## WHAT YOU ARE ASKED TO DO
Give all of the lines again, with nothing added or dropped.

==== DATA BLOCK

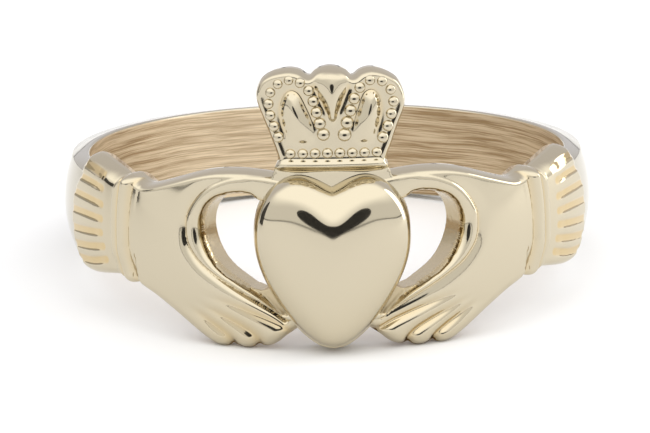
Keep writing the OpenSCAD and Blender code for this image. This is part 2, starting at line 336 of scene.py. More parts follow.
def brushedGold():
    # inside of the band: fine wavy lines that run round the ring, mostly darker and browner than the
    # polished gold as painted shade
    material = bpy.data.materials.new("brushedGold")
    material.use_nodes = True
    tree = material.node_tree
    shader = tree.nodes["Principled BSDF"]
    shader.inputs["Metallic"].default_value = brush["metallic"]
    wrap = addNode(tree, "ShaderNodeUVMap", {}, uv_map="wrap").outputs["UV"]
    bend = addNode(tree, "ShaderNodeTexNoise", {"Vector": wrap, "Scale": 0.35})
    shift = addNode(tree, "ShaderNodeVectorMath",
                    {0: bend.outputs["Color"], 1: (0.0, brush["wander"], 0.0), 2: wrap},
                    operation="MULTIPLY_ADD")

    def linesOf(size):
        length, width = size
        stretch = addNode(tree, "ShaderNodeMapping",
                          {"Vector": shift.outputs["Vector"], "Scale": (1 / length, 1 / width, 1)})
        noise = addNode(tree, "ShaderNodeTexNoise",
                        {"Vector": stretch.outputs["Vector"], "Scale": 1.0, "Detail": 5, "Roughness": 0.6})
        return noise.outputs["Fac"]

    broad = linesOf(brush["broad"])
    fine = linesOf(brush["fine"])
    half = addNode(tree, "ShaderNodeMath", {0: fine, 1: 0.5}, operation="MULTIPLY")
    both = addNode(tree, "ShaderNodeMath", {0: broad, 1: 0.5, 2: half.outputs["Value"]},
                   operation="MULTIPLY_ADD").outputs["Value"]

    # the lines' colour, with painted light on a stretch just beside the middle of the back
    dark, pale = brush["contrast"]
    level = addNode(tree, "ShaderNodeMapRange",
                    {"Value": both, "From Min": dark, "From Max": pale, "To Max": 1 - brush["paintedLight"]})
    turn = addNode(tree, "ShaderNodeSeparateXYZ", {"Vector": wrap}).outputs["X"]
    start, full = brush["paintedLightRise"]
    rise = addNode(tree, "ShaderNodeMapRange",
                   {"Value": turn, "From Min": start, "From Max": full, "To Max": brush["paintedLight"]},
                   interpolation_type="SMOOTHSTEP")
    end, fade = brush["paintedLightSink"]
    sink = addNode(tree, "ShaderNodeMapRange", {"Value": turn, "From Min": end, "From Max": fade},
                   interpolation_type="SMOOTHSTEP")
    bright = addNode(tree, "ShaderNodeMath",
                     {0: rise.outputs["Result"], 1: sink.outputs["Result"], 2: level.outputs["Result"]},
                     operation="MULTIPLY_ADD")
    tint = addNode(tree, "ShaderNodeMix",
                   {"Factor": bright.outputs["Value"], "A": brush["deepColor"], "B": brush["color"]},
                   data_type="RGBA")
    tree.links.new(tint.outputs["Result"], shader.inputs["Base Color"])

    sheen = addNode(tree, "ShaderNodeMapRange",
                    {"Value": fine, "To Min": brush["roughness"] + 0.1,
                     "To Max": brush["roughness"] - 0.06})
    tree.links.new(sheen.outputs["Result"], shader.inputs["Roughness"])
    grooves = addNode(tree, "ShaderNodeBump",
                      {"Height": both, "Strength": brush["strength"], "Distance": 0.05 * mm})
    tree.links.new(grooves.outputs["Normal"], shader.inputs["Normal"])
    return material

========

## WRITTEN SOLUTION
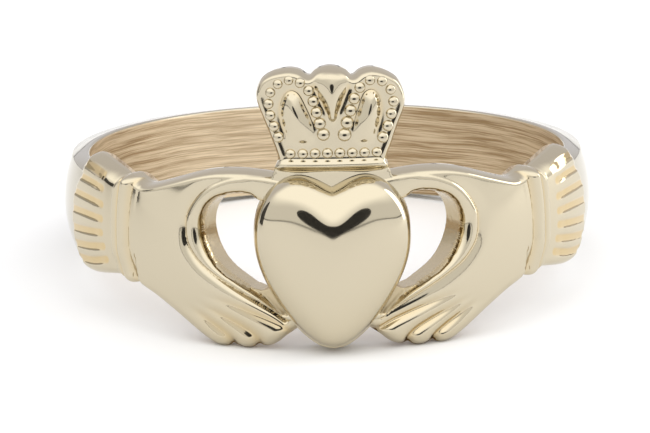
Keep writing the OpenSCAD and Blender code for this image. This is part 2, starting at line 336 of scene.py. More parts follow.
def brushedGold():
    # inside of the band: fine wavy lines that run round the ring, mostly darker and browner than the
    # polished gold as painted shade
    material = bpy.data.materials.new("brushedGold")
    material.use_nodes = True
    tree = material.node_tree
    shader = tree.nodes["Principled BSDF"]
    shader.inputs["Metallic"].default_value = brush["metallic"]
    wrap = addNode(tree, "ShaderNodeUVMap", {}, uv_map="wrap").outputs["UV"]
    bend = addNode(tree, "ShaderNodeTexNoise", {"Vector": wrap, "Scale": 0.35})
    shift = addNode(tree, "ShaderNodeVectorMath",
                    {0: bend.outputs["Color"], 1: (0.0, brush["wander"], 0.0), 2: wrap},
                    operation="MULTIPLY_ADD")

    def linesOf(size):
        length, width = size
        stretch = addNode(tree, "ShaderNodeMapping",
                          {"Vector": shift.outputs["Vector"], "Scale": (1 / length, 1 / width, 1)})
        noise = addNode(tree, "ShaderNodeTexNoise",
                        {"Vector": stretch.outputs["Vector"], "Scale": 1.0, "Detail": 5, "Roughness": 0.6})
        return noise.outputs["Fac"]

    broad = linesOf(brush["broad"])
    fine = linesOf(brush["fine"])
    half = addNode(tree, "ShaderNodeMath", {0: fine, 1: 0.5}, operation="MULTIPLY")
    both = addNode(tree, "ShaderNodeMath", {0: broad, 1: 0.5, 2: half.outputs["Value"]},
                   operation="MULTIPLY_ADD").outputs["Value"]

    # the lines' colour, with painted light on a stretch just beside the middle of the back
    dark, pale = brush["contrast"]
    level = addNode(tree, "ShaderNodeMapRange",
                    {"Value": both, "From Min": dark, "From Max": pale, "To Max": 1 - brush["paintedLight"]})
    turn = addNode(tree, "ShaderNodeSeparateXYZ", {"Vector": wrap}).outputs["X"]
    start, full = brush["paintedLightRise"]
    rise = addNode(tree, "ShaderNodeMapRange",
                   {"Value": turn, "From Min": start, "From Max": full, "To Max": brush["paintedLight"]},
                   interpolation_type="SMOOTHSTEP")
    end, fade = brush["paintedLightSink"]
    sink = addNode(tree, "ShaderNodeMapRange", {"Value": turn, "From Min": end, "From Max": fade},
                   interpolation_type="SMOOTHSTEP")
    bright = addNode(tree, "ShaderNodeMath",
                     {0: rise.outputs["Result"], 1: sink.outputs["Result"], 2: level.outputs["Result"]},
                     operation="MULTIPLY_ADD")
    tint = addNode(tree, "ShaderNodeMix",
                   {"Factor": bright.outputs["Value"], "A": brush["deepColor"], "B": brush["color"]},
                   data_type="RGBA")
    tree.links.new(tint.outputs["Result"], shader.inputs["Base Color"])

    sheen = addNode(tree, "ShaderNodeMapRange",
                    {"Value": fine, "To Min": brush["roughness"] + 0.1,
                     "To Max": brush["roughness"] - 0.06})
    tree.links.new(sheen.outputs["Result"], shader.inputs["Roughness"])
    grooves = addNode(tree, "ShaderNodeBump",
                      {"Height": both, "Strength": brush["strength"], "Distance": 0.05 * mm})
    tree.links.new(grooves.outputs["Normal"], shader.inputs["Normal"])
    return material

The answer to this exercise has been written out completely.